§ Written task: Your task is to output the data exactly as it stands.

§ Data block:
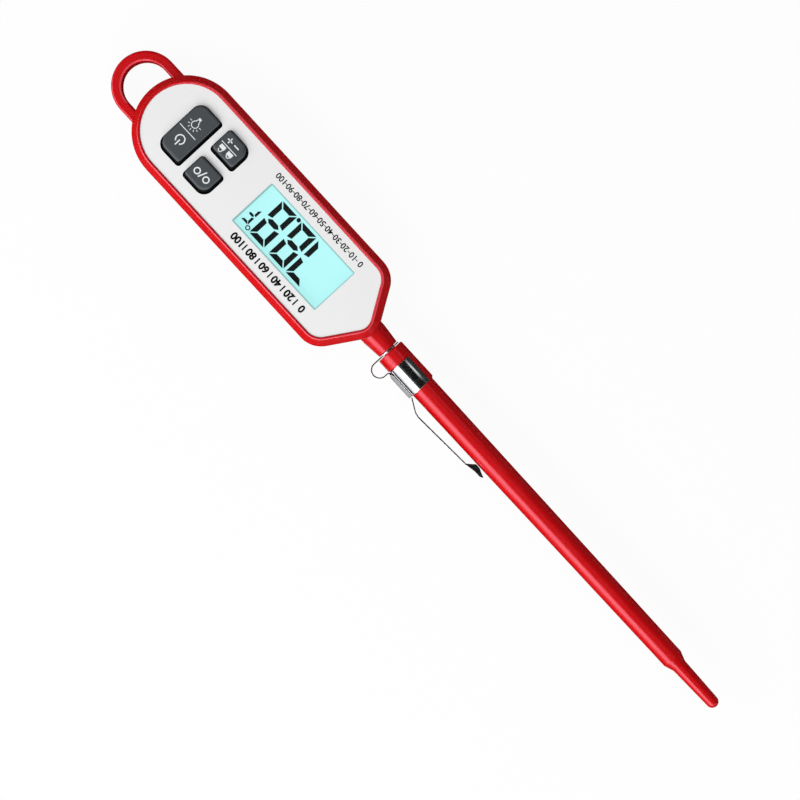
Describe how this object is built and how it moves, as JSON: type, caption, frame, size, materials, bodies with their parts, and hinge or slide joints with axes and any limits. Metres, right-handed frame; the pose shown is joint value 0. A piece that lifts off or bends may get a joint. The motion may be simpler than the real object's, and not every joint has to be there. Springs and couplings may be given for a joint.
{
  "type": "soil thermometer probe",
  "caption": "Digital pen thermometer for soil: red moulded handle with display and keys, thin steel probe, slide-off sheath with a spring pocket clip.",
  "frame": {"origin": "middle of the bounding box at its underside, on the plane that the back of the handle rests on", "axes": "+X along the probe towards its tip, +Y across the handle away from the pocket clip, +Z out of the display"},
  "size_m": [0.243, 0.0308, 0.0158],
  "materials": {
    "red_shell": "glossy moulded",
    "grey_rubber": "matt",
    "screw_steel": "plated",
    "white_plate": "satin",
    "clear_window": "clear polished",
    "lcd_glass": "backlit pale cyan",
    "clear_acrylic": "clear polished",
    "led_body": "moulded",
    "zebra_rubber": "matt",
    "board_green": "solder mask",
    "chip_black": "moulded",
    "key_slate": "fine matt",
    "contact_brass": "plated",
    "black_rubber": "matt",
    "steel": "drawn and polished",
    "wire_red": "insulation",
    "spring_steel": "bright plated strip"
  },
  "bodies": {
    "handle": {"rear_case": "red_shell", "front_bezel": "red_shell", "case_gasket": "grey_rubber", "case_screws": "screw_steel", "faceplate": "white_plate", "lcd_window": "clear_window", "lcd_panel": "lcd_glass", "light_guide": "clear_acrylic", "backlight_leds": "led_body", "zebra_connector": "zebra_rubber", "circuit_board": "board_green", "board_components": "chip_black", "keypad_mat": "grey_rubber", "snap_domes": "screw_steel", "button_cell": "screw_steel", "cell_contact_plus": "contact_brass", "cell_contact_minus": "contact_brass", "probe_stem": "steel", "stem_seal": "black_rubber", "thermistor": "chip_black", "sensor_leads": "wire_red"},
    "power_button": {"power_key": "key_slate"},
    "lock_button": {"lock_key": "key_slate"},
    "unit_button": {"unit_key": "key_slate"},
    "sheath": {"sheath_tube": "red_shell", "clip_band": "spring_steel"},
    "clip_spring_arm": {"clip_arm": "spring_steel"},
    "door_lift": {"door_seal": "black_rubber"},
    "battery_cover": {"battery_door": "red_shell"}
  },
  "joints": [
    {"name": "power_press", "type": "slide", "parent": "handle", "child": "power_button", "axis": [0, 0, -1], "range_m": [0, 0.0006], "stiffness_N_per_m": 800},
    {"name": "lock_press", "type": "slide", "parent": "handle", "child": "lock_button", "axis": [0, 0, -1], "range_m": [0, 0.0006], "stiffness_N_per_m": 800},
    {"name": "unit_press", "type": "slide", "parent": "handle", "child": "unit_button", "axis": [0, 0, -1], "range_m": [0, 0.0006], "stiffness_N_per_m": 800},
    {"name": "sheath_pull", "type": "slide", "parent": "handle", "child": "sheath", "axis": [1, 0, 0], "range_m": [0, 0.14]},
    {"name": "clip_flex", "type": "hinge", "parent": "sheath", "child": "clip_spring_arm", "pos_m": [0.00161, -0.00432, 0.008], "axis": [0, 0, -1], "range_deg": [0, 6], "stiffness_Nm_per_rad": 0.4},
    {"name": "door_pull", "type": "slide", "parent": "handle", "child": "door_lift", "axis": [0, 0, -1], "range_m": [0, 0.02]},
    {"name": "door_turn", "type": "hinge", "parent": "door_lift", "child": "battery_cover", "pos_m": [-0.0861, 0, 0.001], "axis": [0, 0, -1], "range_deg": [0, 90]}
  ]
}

§ Task solution:
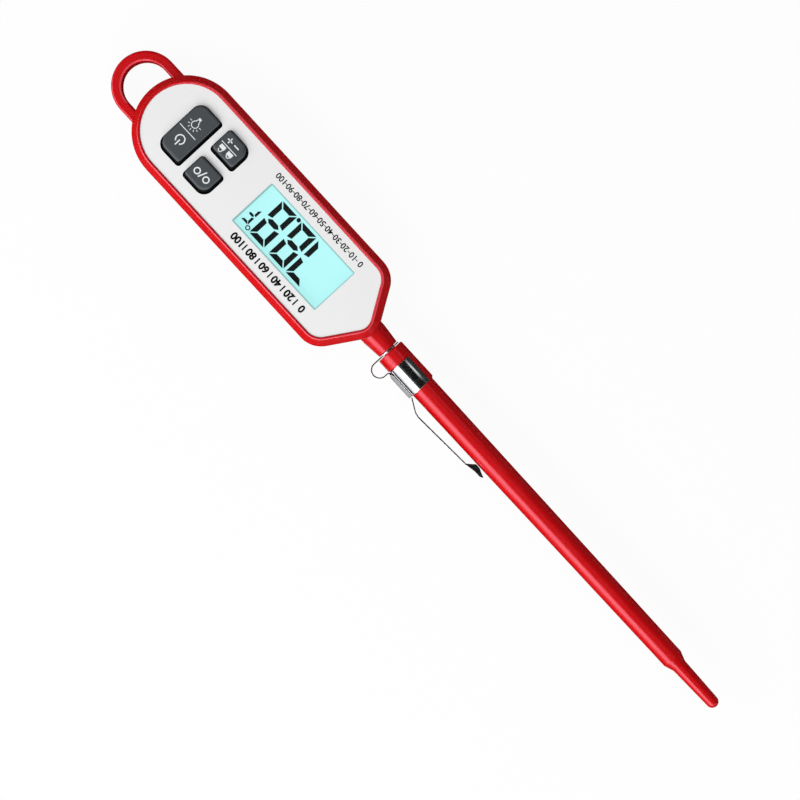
Describe how this object is built and how it moves, as JSON: type, caption, frame, size, materials, bodies with their parts, and hinge or slide joints with axes and any limits. Metres, right-handed frame; the pose shown is joint value 0. A piece that lifts off or bends may get a joint. The motion may be simpler than the real object's, and not every joint has to be there. Springs and couplings may be given for a joint.
{
  "type": "soil thermometer probe",
  "caption": "Digital pen thermometer for soil: red moulded handle with display and keys, thin steel probe, slide-off sheath with a spring pocket clip.",
  "frame": {"origin": "middle of the bounding box at its underside, on the plane that the back of the handle rests on", "axes": "+X along the probe towards its tip, +Y across the handle away from the pocket clip, +Z out of the display"},
  "size_m": [0.243, 0.0308, 0.0158],
  "materials": {
    "red_shell": "glossy moulded",
    "grey_rubber": "matt",
    "screw_steel": "plated",
    "white_plate": "satin",
    "clear_window": "clear polished",
    "lcd_glass": "backlit pale cyan",
    "clear_acrylic": "clear polished",
    "led_body": "moulded",
    "zebra_rubber": "matt",
    "board_green": "solder mask",
    "chip_black": "moulded",
    "key_slate": "fine matt",
    "contact_brass": "plated",
    "black_rubber": "matt",
    "steel": "drawn and polished",
    "wire_red": "insulation",
    "spring_steel": "bright plated strip"
  },
  "bodies": {
    "handle": {"rear_case": "red_shell", "front_bezel": "red_shell", "case_gasket": "grey_rubber", "case_screws": "screw_steel", "faceplate": "white_plate", "lcd_window": "clear_window", "lcd_panel": "lcd_glass", "light_guide": "clear_acrylic", "backlight_leds": "led_body", "zebra_connector": "zebra_rubber", "circuit_board": "board_green", "board_components": "chip_black", "keypad_mat": "grey_rubber", "snap_domes": "screw_steel", "button_cell": "screw_steel", "cell_contact_plus": "contact_brass", "cell_contact_minus": "contact_brass", "probe_stem": "steel", "stem_seal": "black_rubber", "thermistor": "chip_black", "sensor_leads": "wire_red"},
    "power_button": {"power_key": "key_slate"},
    "lock_button": {"lock_key": "key_slate"},
    "unit_button": {"unit_key": "key_slate"},
    "sheath": {"sheath_tube": "red_shell", "clip_band": "spring_steel"},
    "clip_spring_arm": {"clip_arm": "spring_steel"},
    "door_lift": {"door_seal": "black_rubber"},
    "battery_cover": {"battery_door": "red_shell"}
  },
  "joints": [
    {"name": "power_press", "type": "slide", "parent": "handle", "child": "power_button", "axis": [0, 0, -1], "range_m": [0, 0.0006], "stiffness_N_per_m": 800},
    {"name": "lock_press", "type": "slide", "parent": "handle", "child": "lock_button", "axis": [0, 0, -1], "range_m": [0, 0.0006], "stiffness_N_per_m": 800},
    {"name": "unit_press", "type": "slide", "parent": "handle", "child": "unit_button", "axis": [0, 0, -1], "range_m": [0, 0.0006], "stiffness_N_per_m": 800},
    {"name": "sheath_pull", "type": "slide", "parent": "handle", "child": "sheath", "axis": [1, 0, 0], "range_m": [0, 0.14]},
    {"name": "clip_flex", "type": "hinge", "parent": "sheath", "child": "clip_spring_arm", "pos_m": [0.00161, -0.00432, 0.008], "axis": [0, 0, -1], "range_deg": [0, 6], "stiffness_Nm_per_rad": 0.4},
    {"name": "door_pull", "type": "slide", "parent": "handle", "child": "door_lift", "axis": [0, 0, -1], "range_m": [0, 0.02]},
    {"name": "door_turn", "type": "hinge", "parent": "door_lift", "child": "battery_cover", "pos_m": [-0.0861, 0, 0.001], "axis": [0, 0, -1], "range_deg": [0, 90]}
  ]
}